For negative $s$, if $s > 0$, then

$\| au\| _{-s} = \sup _{v \not= 0} \frac{|(au, v)|}{\| v\| _s} = \sup \frac{|(u, \bar{a}v)|}{\| v\| _s} \leq \sup \frac{\| u\| _{-s} \| \bar{a}v\| _s}{\| v\| _s} \leq \| u\| _{-s} \| a\| _{C^s}.$Let $s \in \mathbb {Z}$, $a \in C_c^\infty (\mathbb {R})$ and $u \in H^s(U)$. Then

$\| au\| _s \leq \| a\| _{C^0} \| u\| _s + C \| a\| _{C^{|s| + 1}} \| u\| _{s - 1}$for some constant $C$ independent of $a$.

For $s < 0$, we proceed by downward induction on $s$, using the isometry $H^{s + 2} \to H^s$ given by extending $1 + \Delta$. This is an isomorphism, because in the Fourier world, this is just multiplication by $(1 + |\xi |^2)$. Thus, we check the claim for $u$ of the form $Lv$. We have

$\| a Lv\| _s \leq \| [a, L]v\| _s + \| L(av)\| _s \leq \| [a, L]v\| _s + \| av\| _{s + 2}.$The second term is bounded, by induction, by

$\| a\| _{C^0} \| v\| _{s + 2} + C \| a\| _{C^{|s + 2| + 1}} \| v\| _{s + 1} = \| a\| _{C^0} \| Lv\| _s + C\| a\| _{C^{|s + 2| + 1}} \| Lv\| _{s - 1}$Observing that $|s + 2| \leq |s|$ since $s < 0$, we are happy with this term.
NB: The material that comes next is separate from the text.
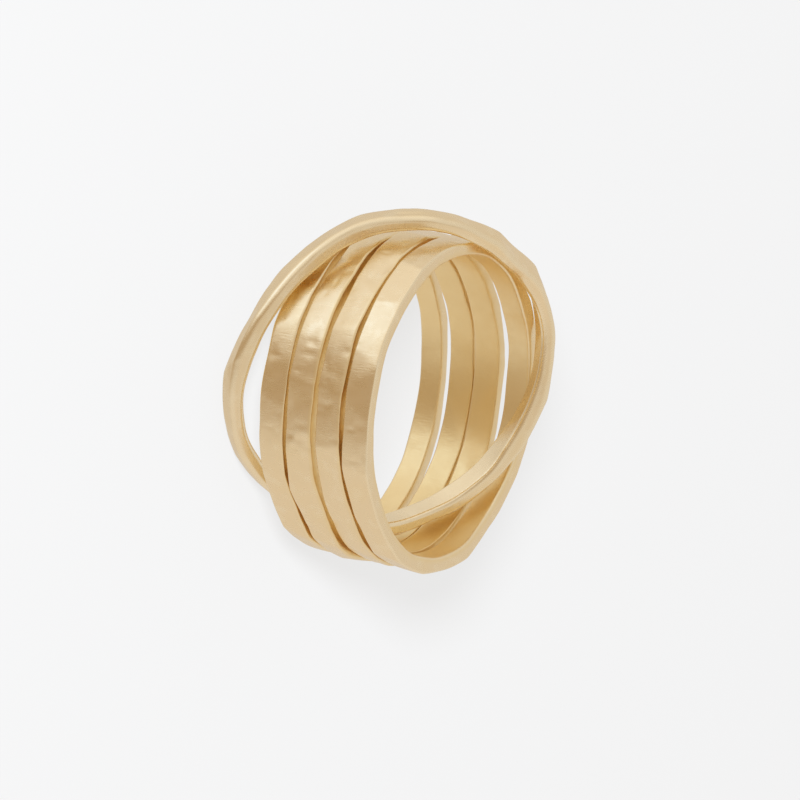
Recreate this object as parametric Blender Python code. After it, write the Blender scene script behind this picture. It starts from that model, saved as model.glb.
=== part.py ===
"""A hammered gold finger ring: four parallel bands and a fifth linked through all of them.

Each band is a closed loop of flat wire. It is a Bezier loop through a few stations, with
a rounded flat section swept along it. Stations are given round the ring's own axis, which
points from the far rim, at band_1, to the near rim, at band_4. The crossing band passes
outside the other four from 0 to 60 degrees and lies inside them from 130 to 270 degrees.
The whole ring lies on its side, on band_1 and on the low loop of the crossing band.
"""

import math

import bmesh
import bpy
import numpy as np
from mathutils import Matrix, Vector

MM = 0.001

# The four parallel bands, in millimetres
FINGER_DIAMETER = 17.5
BAND_THICKNESS = 0.92
EDGE_RADIUS = 0.16
MEAN_RADIUS = FINGER_DIAMETER / 2 + BAND_THICKNESS / 2

# The crossing band, in millimetres
CROSSING_WIDTH = 1.55
CROSSING_THICKNESS = 0.95

# How finely a loop is made
STEPS_PER_STATION = {"parallel": 9, "crossing": 5}
CORNER_STEPS = 2

# How the ring lies: it leans about a level axis, then is turned about the vertical
LEAN_DEG = 8.51
LEAN_AXIS_DEG = 22.61
TURN_DEG = -172.59

# Columns: name, height of the band's middle along the ring's axis, width of its wire
PARALLEL_BANDS = (
    ("band_1", -2.80, 1.62),
    ("band_2", -0.98, 1.72),
    ("band_3", 0.95, 1.73),
    ("band_4", 2.83, 1.64),
)

# How hammering bends each parallel band off a true circle.
# Columns: angle in degrees, outward shift, shift along the axis, roll of the wire in degrees,
# size of the section against its named width and thickness
BAND_BENDS = {
    "band_1": (
        (0, 0.05, -0.06, -2, 1.00),
        (45, 0.03, -0.02, 1, 1.00),
        (90, -0.01, 0.00, -1, 1.00),
        (135, -0.06, 0.06, -6, 1.00),
        (180, -0.07, 0.08, -3, 1.00),
        (225, -0.02, -0.06, 0, 0.95),
        (270, -0.01, -0.22, 1, 0.89),
        (315, 0.02, -0.20, 2, 0.92),
    ),
    "band_2": (
        (0, 0.05, -0.03, 1, 1.00),
        (45, 0.00, 0.01, -3, 1.00),
        (90, 0.01, 0.00, -3, 1.00),
        (135, 0.04, 0.05, 2, 1.00),
        (180, 0.10, 0.05, 0, 1.00),
        (225, 0.06, 0.04, -1, 0.95),
        (270, 0.01, 0.00, -1, 0.89),
        (315, 0.02, -0.02, -1, 0.92),
    ),
    "band_3": (
        (0, -0.04, -0.02, 5, 1.00),
        (45, 0.00, -0.04, 2, 1.00),
        (90, 0.01, 0.02, -5, 1.00),
        (135, -0.01, 0.07, -3, 1.00),
        (180, 0.00, 0.04, 0, 1.00),
        (225, 0.00, -0.08, -4, 0.96),
        (270, -0.04, -0.25, -2, 0.92),
        (315, -0.03, -0.18, 1, 0.93),
    ),
    "band_4": (
        (0, -0.14, 0.04, 0, 1.00),
        (45, -0.06, -0.02, 5, 1.00),
        (90, 0.03, -0.04, 3, 1.00),
        (135, 0.07, 0.03, -1, 1.00),
        (180, 0.12, 0.03, -1, 1.00),
        (225, 0.05, -0.08, 5, 1.00),
        (270, 0.02, 0.00, 8, 0.97),
        (315, -0.04, 0.08, 7, 0.97),
    ),
}

# The route of the crossing band. It lies against the near rim of band_4, passes over the
# other bands from 0 to 60 degrees, loops past the far rim, and comes back inside them.
# Columns: angle in degrees, radius, height along the axis, roll of the wire in degrees,
# size of the section against its named width and thickness
CROSSING_ROUTE = (
    (0.0, 9.85, 3.95, 42, 0.90),
    (10.5, 10.60, 2.40, 23, 0.95),
    (20.5, 10.85, 0.30, 6, 1.00),
    (32.5, 10.75, -1.60, -8, 1.03),
    (47.5, 10.45, -3.05, -19, 1.04),
    (64.5, 10.05, -4.25, -35, 1.02),
    (83.0, 9.65, -5.20, -40, 1.02),
    (102.0, 9.05, -5.65, -41, 1.00),
    (122.5, 8.25, -5.35, -35, 0.99),
    (146.0, 7.70, -4.35, -26, 0.99),
    (169.5, 7.80, -3.00, -16, 0.98),
    (190.5, 8.05, -1.45, -7, 0.97),
    (209.5, 8.00, 0.20, 1, 0.97),
    (228.5, 7.85, 1.95, 10, 1.00),
    (249.0, 7.70, 3.45, 28, 1.07),
    (271.0, 7.95, 4.40, 42, 1.11),
    (292.0, 8.70, 4.75, 44, 1.07),
    (308.0, 9.30, 4.65, 47, 1.04),
    (324.5, 9.25, 4.50, 54, 0.93),
    (343.5, 9.15, 4.55, 55, 0.87),
)

# Columns: base colour, roughness
GOLD_FINISHES = {
    "band_1": ((0.80, 0.58, 0.32), 0.34),
    "band_2": ((0.81, 0.59, 0.33), 0.33),
    "band_3": ((0.80, 0.58, 0.33), 0.35),
    "band_4": ((0.82, 0.60, 0.34), 0.32),
    "crossing_band": ((0.83, 0.61, 0.35), 0.33),
}


def clear_scene():
    """Remove every object that the file opened with."""
    for old in list(bpy.data.objects):
        bpy.data.objects.remove(old, do_unlink=True)


def new_collection(name):
    """Add an empty collection to the scene."""
    collection = bpy.data.collections.new(name)
    bpy.context.scene.collection.children.link(collection)
    return collection


def gold(name):
    """The satin gold of one band."""
    colour, roughness = GOLD_FINISHES[name]
    material = bpy.data.materials.new(name + "_gold")
    material.use_nodes = True
    shader = material.node_tree.nodes["Principled BSDF"]
    shader.inputs["Base Color"].default_value = (*colour, 1.0)
    shader.inputs["Metallic"].default_value = 1.0
    shader.inputs["Roughness"].default_value = roughness
    material.diffuse_color = (*colour, 1.0)
    return material


def section_points(thickness, width):
    """A flat section with rounded corners, thickness along X and width along Y."""
    points = []
    for corner in range(4):
        middle = math.radians(45 + 90 * corner)
        centre_x = math.copysign(thickness / 2 - EDGE_RADIUS, math.cos(middle))
        centre_y = math.copysign(width / 2 - EDGE_RADIUS, math.sin(middle))
        for step in range(CORNER_STEPS + 1):
            angle = math.radians(90 * corner + 90 * step / CORNER_STEPS)
            x = centre_x + EDGE_RADIUS * math.cos(angle)
            y = centre_y + EDGE_RADIUS * math.sin(angle)
            points.append((x, y))
    return points


def section_guide(name, thickness, width, guides):
    """The closed outline that is swept round a band."""
    points = section_points(thickness, width)
    outline = bpy.data.curves.new(name + "_section", "CURVE")
    outline.dimensions = "2D"
    spline = outline.splines.new("POLY")
    spline.points.add(len(points) - 1)
    for point, (x, y) in zip(spline.points, points):
        point.co = (x * MM, y * MM, 0.0, 1.0)
    spline.use_cyclic_u = True
    guide = bpy.data.objects.new(name + "_section", outline)
    guide.hide_render = True
    guide.display_type = "WIRE"
    guides.objects.link(guide)
    return guide


def loop_curve(name, stations, steps, section):
    """A closed Bezier loop through (angle, radius, height, roll, size) stations.

    A positive roll turns the outer face of the wire toward the near rim.
    """
    curve = bpy.data.curves.new(name + "_loop", "CURVE")
    curve.dimensions = "3D"
    curve.twist_mode = "Z_UP"
    curve.bevel_mode = "OBJECT"
    curve.bevel_object = section
    spline = curve.splines.new("BEZIER")
    spline.bezier_points.add(len(stations) - 1)
    for point, (angle_deg, radius, height, roll_deg, size) in zip(spline.bezier_points, stations):
        angle = math.radians(angle_deg)
        place = Vector((radius * math.cos(angle), radius * math.sin(angle), height))
        point.co = place * MM
        point.handle_left_type = "AUTO"
        point.handle_right_type = "AUTO"
        point.tilt = -math.radians(roll_deg)
        point.radius = size
    spline.use_cyclic_u = True
    spline.tilt_interpolation = "CARDINAL"
    spline.radius_interpolation = "CARDINAL"
    spline.resolution_u = steps
    curve.resolution_u = steps
    return curve


def sweep(name, stations, steps, section, ring, root):
    """Make one band: its loop with the section swept along it, as a mesh."""
    curve = loop_curve(name, stations, steps, section)
    loop = bpy.data.objects.new(name + "_loop", curve)
    ring.objects.link(loop)
    bpy.context.view_layer.update()
    graph = bpy.context.evaluated_depsgraph_get()
    mesh = bpy.data.meshes.new_from_object(loop.evaluated_get(graph))
    bpy.data.objects.remove(loop, do_unlink=True)
    bpy.data.curves.remove(curve)

    shaped = bmesh.new()
    shaped.from_mesh(mesh)
    bmesh.ops.remove_doubles(shaped, verts=shaped.verts, dist=0.001 * MM)
    bmesh.ops.recalc_face_normals(shaped, faces=shaped.faces)
    shaped.to_mesh(mesh)
    shaped.free()

    mesh.name = name
    mesh.shade_smooth()
    mesh.set_sharp_from_angle(angle=math.radians(50))
    mesh.materials.clear()
    mesh.materials.append(gold(name))
    band = bpy.data.objects.new(name, mesh)
    band.parent = root
    ring.objects.link(band)
    return band


def parallel_band(name, height, width, ring, guides, root):
    """One of the four bands that lie side by side."""
    stations = [
        (angle, MEAN_RADIUS + outward, height + along, roll, size)
        for angle, outward, along, roll, size in BAND_BENDS[name]
    ]
    section = section_guide(name, BAND_THICKNESS, width, guides)
    return sweep(name, stations, STEPS_PER_STATION["parallel"], section, ring, root)


def crossing_band(ring, guides, root):
    """The band that passes outside the other four on one side and inside them on the other."""
    name = "crossing_band"
    section = section_guide(name, CROSSING_THICKNESS, CROSSING_WIDTH, guides)
    return sweep(name, CROSSING_ROUTE, STEPS_PER_STATION["crossing"], section, ring, root)


def lay_down(bands, root):
    """Lean and turn the ring, then centre it over the origin with its lowest point at zero."""
    along = math.radians(LEAN_AXIS_DEG)
    level_axis = Vector((math.cos(along), math.sin(along), 0.0))
    lean = Matrix.Rotation(math.radians(LEAN_DEG), 4, level_axis)
    turn = Matrix.Rotation(math.radians(TURN_DEG), 4, "Z")
    root.matrix_world = turn @ lean
    bpy.context.view_layer.update()
    corners = np.array(
        [band.matrix_world @ vertex.co for band in bands for vertex in band.data.vertices]
    )
    low = corners.min(axis=0)
    high = corners.max(axis=0)
    root.location = (-(low[0] + high[0]) / 2, -(low[1] + high[1]) / 2, -low[2])
    bpy.context.view_layer.update()


def main():
    clear_scene()
    ring = new_collection("hammered_ring")
    guides = new_collection("guides")
    root = bpy.data.objects.new("ring_axis", None)
    root.empty_display_size = MEAN_RADIUS * MM
    ring.objects.link(root)
    bands = [
        parallel_band(name, height, width, ring, guides, root)
        for name, height, width in PARALLEL_BANDS
    ]
    bands.append(crossing_band(ring, guides, root))
    lay_down(bands, root)


main()
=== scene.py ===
"""The looks of a hammered gold finger ring: five satin bands, a pale floor and soft light.

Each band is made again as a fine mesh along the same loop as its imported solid, and is then
hammered: the outer face gets shallow flats and small dents, the inner face softer flats, and
the rims wander a little.
"""

import math

import bpy
import numpy as np
from bpy.props import FloatProperty, FloatVectorProperty, IntProperty, PointerProperty
from mathutils import Matrix, Vector


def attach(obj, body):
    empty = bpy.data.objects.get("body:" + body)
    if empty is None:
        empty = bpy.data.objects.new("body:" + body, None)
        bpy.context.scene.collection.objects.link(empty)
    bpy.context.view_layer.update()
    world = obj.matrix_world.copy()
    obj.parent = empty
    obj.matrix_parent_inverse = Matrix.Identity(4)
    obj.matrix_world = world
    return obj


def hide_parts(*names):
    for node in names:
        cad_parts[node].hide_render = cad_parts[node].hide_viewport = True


bl_info = {
    "name": "Hammered Five-Band Ring",
    "version": (1, 0, 0),
    "blender": (4, 5, 0),
    "location": "View3D > Sidebar > Ring",
    "description": "Builds the hammered gold bands of a finger ring and a plain studio",
    "category": "Object",
}

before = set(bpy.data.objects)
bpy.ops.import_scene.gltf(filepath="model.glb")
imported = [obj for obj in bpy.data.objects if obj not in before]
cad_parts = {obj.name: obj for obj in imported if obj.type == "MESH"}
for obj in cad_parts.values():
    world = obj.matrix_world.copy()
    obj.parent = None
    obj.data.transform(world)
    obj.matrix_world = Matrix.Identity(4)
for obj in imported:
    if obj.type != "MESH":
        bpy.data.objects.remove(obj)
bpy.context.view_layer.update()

MM = 0.001

# How the ring lies: it leans about a level axis, then is turned about the vertical
LEAN_DEG = 8.51
LEAN_AXIS_DEG = 22.61
TURN_DEG = -172.59

# Where the middle of the ring stands over the floor
RING_PLACE = Vector((0.5047, 0.5396, 5.1250)) * MM

# Columns: name, height of the band's middle along the ring's axis, width of its wire, in mm
PARALLEL_BANDS = (
    ("band_1", -2.80, 1.62),
    ("band_2", -0.98, 1.72),
    ("band_3", 0.95, 1.73),
    ("band_4", 2.83, 1.64),
)

# How hammering bends each parallel band off a true circle.
# Columns: angle in degrees, shift outward and shift along the axis in mm, roll of the wire in
# degrees, size of the section against its named width and thickness
BAND_BENDS = {
    "band_1": (
        (0, 0.05, -0.06, -2, 1.00),
        (45, 0.03, -0.02, 1, 1.00),
        (90, -0.01, 0.00, -1, 1.00),
        (135, -0.06, 0.06, -6, 1.00),
        (180, -0.07, 0.08, -3, 1.00),
        (225, -0.02, -0.06, 0, 0.95),
        (270, -0.01, -0.22, 1, 0.89),
        (315, 0.02, -0.20, 2, 0.92),
    ),
    "band_2": (
        (0, 0.05, -0.03, 1, 1.00),
        (45, 0.00, 0.01, -3, 1.00),
        (90, 0.01, 0.00, -3, 1.00),
        (135, 0.04, 0.05, 2, 1.00),
        (180, 0.10, 0.05, 0, 1.00),
        (225, 0.06, 0.04, -1, 0.95),
        (270, 0.01, 0.00, -1, 0.89),
        (315, 0.02, -0.02, -1, 0.92),
    ),
    "band_3": (
        (0, -0.04, -0.02, 5, 1.00),
        (45, 0.00, -0.04, 2, 1.00),
        (90, 0.01, 0.02, -5, 1.00),
        (135, -0.01, 0.07, -3, 1.00),
        (180, 0.00, 0.04, 0, 1.00),
        (225, 0.00, -0.08, -4, 0.96),
        (270, -0.04, -0.25, -2, 0.92),
        (315, -0.03, -0.18, 1, 0.93),
    ),
    "band_4": (
        (0, -0.14, 0.04, 0, 1.00),
        (45, -0.06, -0.02, 5, 1.00),
        (90, 0.03, -0.04, 3, 1.00),
        (135, 0.07, 0.03, -1, 1.00),
        (180, 0.12, 0.03, -1, 1.00),
        (225, 0.05, -0.08, 5, 1.00),
        (270, 0.04, 0.05, 8, 1.02),
        (315, 0.00, 0.10, 7, 1.00),
    ),
}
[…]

To bound the first term, we have

$[a, L]v = [a, \Delta ]v = -\nabla a \cdot \nabla v.$So we get a bound (omitting constant multiples)

$\| [a, L]v\| _s = \| \nabla a \cdot \nabla v\| _s \leq \| \nabla a\| _{C^{|s|}} \| \nabla v\| _{s} \leq \| a\| _{C^{|s| + 1}} \| v\| _{s + 1} = \| a\| _{C^{|s| + 1}} \| Lv\| _{s - 1}.$